Speaking to Express in the midst of making arrangements for the event, Sundar, a man from Tirunelveli who was appointed the site director, said the Unit 1 was now generating 1,000 MWe of power. “The second unit, which achieved criticality a month ago, will begin power production by month end,” he said.

The complex is en route to becoming the biggest such in the country — the framework agreement for units 5 and 6 will reportedly be ready by the end of the year. “Excavation work is now  going on for units 3 and 4,” he added.

Police sources said they had not deployed any additional forces, but intelligence agencies are monitoring the protesters.

This is a major milestone for the project that has been beset with troubles of various kinds over the years: soon after the then Prime Minister Rajiv Gandhi and Soviet president Mikhail Gorbachev signed the Inter-Governmental deal in 1988, it was stuck in the international and domestic political developments in both countries.

The governments led by Deve Gowda and Boris Yeltsin revived it in 1998, and the contract was signed by the ones headed by Atal Bihari Vajpayee and Putin in 2002. The civil work began almost immediately.

There were other setbacks as well, including the death of project director Sunil Kumar Agarwal due to illness, and that of Sergei Ryzhov, chief designer of the plant’s light water VVER reactor, in a plane crash in 2011.

But the biggest challenge it faced was when people from the coastal villages that surrounded the plant rose in protest against setting the complex.

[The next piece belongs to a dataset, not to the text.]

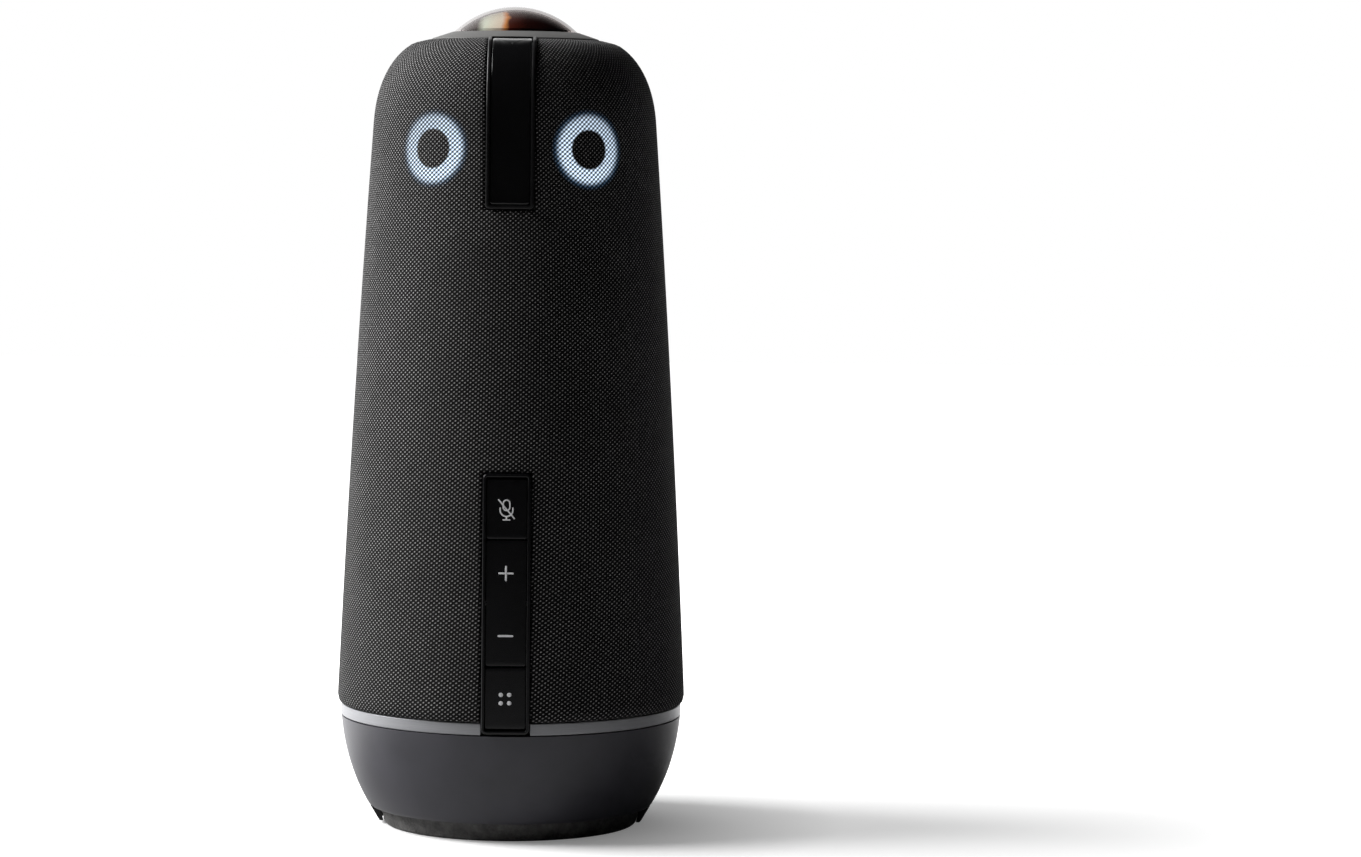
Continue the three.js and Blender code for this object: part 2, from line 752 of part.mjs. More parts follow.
// The port bay is a tray let into the rear wall, with its mouth flush with the bowl.
const BAY_HALF = 18.6;
const BAY_WALL = 2;
const BAY_BACK = 40;
const BAY_BOTTOM = 10.4;
const BAY_TOP = 24.6;
const PORT_Z = (BAY_BOTTOM + BAY_TOP) / 2;
const USB_X = 8;
const JACK_X = -8;
const bayWindow = block(
  -BAY_HALF - GAP,
  BAY_HALF + GAP,
  BAY_BACK - GAP,
  60,
  BAY_BOTTOM - GAP,
  BAY_TOP + GAP,
);
const insideBowl = revolve([[0, BOWL_FOOT[1]], ...bowlOuter, [0, BOWL_RIM[1]]]);
const rodAlongY = (radius, y0, y1, x, z, facets = SMALL_ROUND) =>
  rod(radius, -y1, -y0, facets).rotateX(Math.PI / 2).translate(x, 0, z);
const usbBody = (margin, y0, y1) =>
  roundedPlate(
    USB_X - 4.6 - margin,
    USB_X + 4.6 + margin,
    y0,
    y1,
    PORT_Z - 1.7 - margin,
    PORT_Z + 1.7 + margin,
    1.4 + margin,
  );
const JACK_RADIUS = 4;
const lockFrame = outward(135, 46.4, PORT_Z + 1);
piece(
  "base_housing",
  cut(
    join(
      revolve([
        [FLOOR_MOUTH, BOWL_FOOT[1]],
        ...bowlOuter,
        ...bowlInner.reverse(),
        [45.6, FLOOR_TOP],
        [FLOOR_MOUTH, FLOOR_TOP],
      ]),
      ...screwSpots.map(([x, y]) => rod(3.6, FLOOR_TOP - 1, BOSS_TOP, SMALL_ROUND, x, y)),
    ),
    bayWindow,
    roundedPlate(-3.8, 3.8, -8, 8, -1.8, 1.8, 1.2).rotateX(Math.PI / 2).applyMatrix4(lockFrame),
    ...screwSpots.map(([x, y]) => rod(1.55, 0, BOSS_TOP + 1, SMALL_ROUND, x, y)),
  ),
  SLATE,
);
piece(
  "lock_plate",
  cut(
    block(-6, 6, -4.5, 4.5, -1.5, 0),
    roundedPlate(-3.5, 3.5, -3, 3, -1.5, 1.5, 1.2).rotateX(Math.PI / 2),
  ),
  STEEL,
  lockFrame,
);
piece(
  "port_bay",
  cut(
    overlap(block(-BAY_HALF, BAY_HALF, BAY_BACK, 60, BAY_BOTTOM, BAY_TOP), insideBowl),
    block(
      -BAY_HALF + BAY_WALL,
      BAY_HALF - BAY_WALL,
      BAY_BACK + BAY_WALL,
      60,
      BAY_BOTTOM + BAY_WALL,
      BAY_TOP - BAY_WALL,
    ),
    usbBody(GAP, 39, 43),
    rodAlongY(JACK_RADIUS + GAP, 39, 43, JACK_X, PORT_Z),
  ),
  BLACK_PLASTIC,
);
const PORT_FACE = BAY_BACK + BAY_WALL + 0.6;
const PORT_BOARD_TOP = 12.2;
piece(
  "usb_port",
  join(
    cut(
      join(
        usbBody(0, 31, PORT_FACE),
        block(USB_X - 4.2, USB_X + 4.2, 31, 39, PORT_BOARD_TOP + GAP, PORT_Z),
      ),
      usbBody(-0.4, 35, PORT_FACE + 1),
    ),
    block(USB_X - 3.3, USB_X + 3.3, 34.5, PORT_FACE - 0.5, PORT_Z - 0.35, PORT_Z + 0.35),
  ),
  STEEL,
);
piece(
  "power_jack",
  join(
    cut(
      join(
        rodAlongY(JACK_RADIUS, 33, PORT_FACE, JACK_X, PORT_Z),
        block(JACK_X - 4.5, JACK_X + 4.5, 29, 39, PORT_BOARD_TOP + GAP, PORT_Z + 4.5),
      ),
      rodAlongY(2.8, 33.5, PORT_FACE + 1, JACK_X, PORT_Z),
    ),
    rodAlongY(0.9, 33, PORT_FACE - 1, JACK_X, PORT_Z, 8),
  ),
  BLACK_PLASTIC,
);
piece(
  "port_board",
  join(
    block(-17, 17, 23.5, 39, PORT_BOARD_TOP - 1.4, PORT_BOARD_TOP),
    block(-3, 3, 25, 29, PORT_BOARD_TOP - 0.1, PORT_BOARD_TOP + 5),
  ),
  CIRCUIT,
);
piece("ballast_plate", tube(50.4, 12, BAY_TOP + 2 * GAP, 33.2, 24), STEEL);

// The steel bottom plate, the tripod bush in its middle, four screws, the rubber foot and the rear skirt.
const PLATE_BOTTOM = 3;
const PLATE_TOP = 6;
const PLATE_RADIUS = 40.1;
const HEAD_TOP = 4.4;
const BUSH_RADIUS = 6;
const TRIPOD_BORE = 3.175; // a quarter-inch camera screw
piece(
  "bottom_plate",
  cut(
    rod(PLATE_RADIUS, PLATE_BOTTOM, PLATE_TOP, ROUND),
    rod(BUSH_RADIUS + GAP, 0, 9, 16),
    ...screwSpots.map(([x, y]) => rod(1.7, 0, 9, SMALL_ROUND, x, y)),
    ...screwSpots.map(([x, y]) => rod(3.3, 0, HEAD_TOP + GAP, SMALL_ROUND, x, y)),
  ),
  BLACK_PLASTIC,
);
piece(
  "tripod_insert",
  revolve(
    [
      [TRIPOD_BORE, PLATE_BOTTOM],
      [BUSH_RADIUS, PLATE_BOTTOM],
      [BUSH_RADIUS, PLATE_TOP + GAP],
      [9, PLATE_TOP + GAP],
      [9, PLATE_TOP + 2],
      [BUSH_RADIUS, PLATE_TOP + 2],
      [BUSH_RADIUS, 12],
      [0, 12],
      [0, 10.5],
      [TRIPOD_BORE, 10.5],
    ],
    16,
  ),
  BRASS,
);
screwSpots.forEach(([x, y], i) => {
  const head = cut(
    rod(3, PLATE_BOTTOM + 0.1, HEAD_TOP, SMALL_ROUND, x, y),
    block(x - 1.6, x + 1.6, y - 0.35, y + 0.35, 2, PLATE_BOTTOM + 0.9),
    block(x - 0.35, x + 0.35, y - 1.6, y + 1.6, 2, PLATE_BOTTOM + 0.9),
  );
  piece(`base_screw_${i + 1}`, join(head, rod(1.2, HEAD_TOP - 0.2, 14.5, 8, x, y)), STEEL);
});
piece(
  "foot_ring",
  revolve([
    [33, 0],
    [41, 0],
    [41.6, 0.6],
    [42.6, 4],
    [43, 5.9],
    [PLATE_RADIUS + GAP + 0.1, 5.9],
    [PLATE_RADIUS + GAP + 0.1, PLATE_BOTTOM - GAP],
    [33, PLATE_BOTTOM - GAP],
  ]),
  RUBBER,
);
piece(
  "rear_skirt",
  cut(
    revolve([
      [42.15, 1],
      [43.4, 1],
      [46.35, 6],
      [43.45, 6],
      [42.95, 4],
    ]),
    block(-60, 60, -60, -8, 0, 9),
    block(-7, 7, 30, 60, 0, 3.6),
  ),
  BLACK_PLASTIC,
);

export default part;
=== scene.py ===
"""A conference speakerphone: a tapered cloth-covered tower on a slate bowl, with a camera under a glass
dome, two lit eye rings, a gloss badge and a strip of three keys. Outlines are in millimetres and turned into
metres as each mesh is made. Azimuths run from the front, which faces -Y, towards +X."""
import math

import bmesh
import bpy
import numpy as np
from mathutils import Matrix, Vector


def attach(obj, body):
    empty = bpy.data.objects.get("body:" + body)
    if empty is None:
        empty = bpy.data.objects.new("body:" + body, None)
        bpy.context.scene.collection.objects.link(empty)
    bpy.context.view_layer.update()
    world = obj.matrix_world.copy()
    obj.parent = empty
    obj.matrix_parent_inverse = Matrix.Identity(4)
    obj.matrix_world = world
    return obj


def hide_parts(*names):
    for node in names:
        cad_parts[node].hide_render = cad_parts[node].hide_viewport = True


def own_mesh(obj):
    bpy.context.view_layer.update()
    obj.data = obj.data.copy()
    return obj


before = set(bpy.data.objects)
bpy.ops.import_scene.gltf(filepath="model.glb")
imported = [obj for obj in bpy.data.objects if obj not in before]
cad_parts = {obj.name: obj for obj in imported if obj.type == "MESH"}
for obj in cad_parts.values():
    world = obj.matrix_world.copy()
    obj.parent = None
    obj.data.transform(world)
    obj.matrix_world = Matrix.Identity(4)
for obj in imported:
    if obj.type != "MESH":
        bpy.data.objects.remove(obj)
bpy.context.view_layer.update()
scene = bpy.context.scene

# ---------------------------------------------------------------- camera
# A long lens a little to the right of the front and under the height of the dome, looking slightly down.
# The tower stands left of the middle of the frame.
SENSOR_WIDTH = 36
FOCAL_LENGTH = 107.98
CAMERA_AWAY = 1.340
CAMERA_HEIGHT = 0.220
CAMERA_AZIMUTH = math.radians(1.9)
LOOK_RIGHT = math.radians(2.353)
LOOK_DOWN = math.radians(3.822)
CAMERA_ROLL = math.radians(0.558)
camera = bpy.data.objects.new("camera", bpy.data.cameras.new("camera"))
camera.data.sensor_width = SENSOR_WIDTH
camera.data.lens = FOCAL_LENGTH
heading = LOOK_RIGHT - CAMERA_AZIMUTH
camera.matrix_world = (
    Matrix.Translation((
        CAMERA_AWAY * math.sin(CAMERA_AZIMUTH), -CAMERA_AWAY * math.cos(CAMERA_AZIMUTH), CAMERA_HEIGHT))
    @ Matrix.Rotation(-heading, 4, "Z")
    @ Matrix.Rotation(math.pi / 2 - LOOK_DOWN, 4, "X")
    @ Matrix.Rotation(CAMERA_ROLL, 4, "Z")
)
scene.collection.objects.link(camera)
scene.camera = camera
scene.view_settings.view_transform = "Standard"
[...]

They were alarmed after reports began coming in about radiation contamination, when a nuclear power plant in Fukushima, Japan was flooded following tsunami.

The activists, whose campaigns were rather passive till then, quickly captured the opportunity to raise a massive and well-organised protest in the second half of 2011. It was not enough to stop the project, but they managed to slow it down and also raised a series of questions about the liability clause, an important but seldom discussed aspect till then.

The protest has finally turned docile over years, and the cost of the project went up from Rs 13,171 crore to around Rs 22, 000 crore.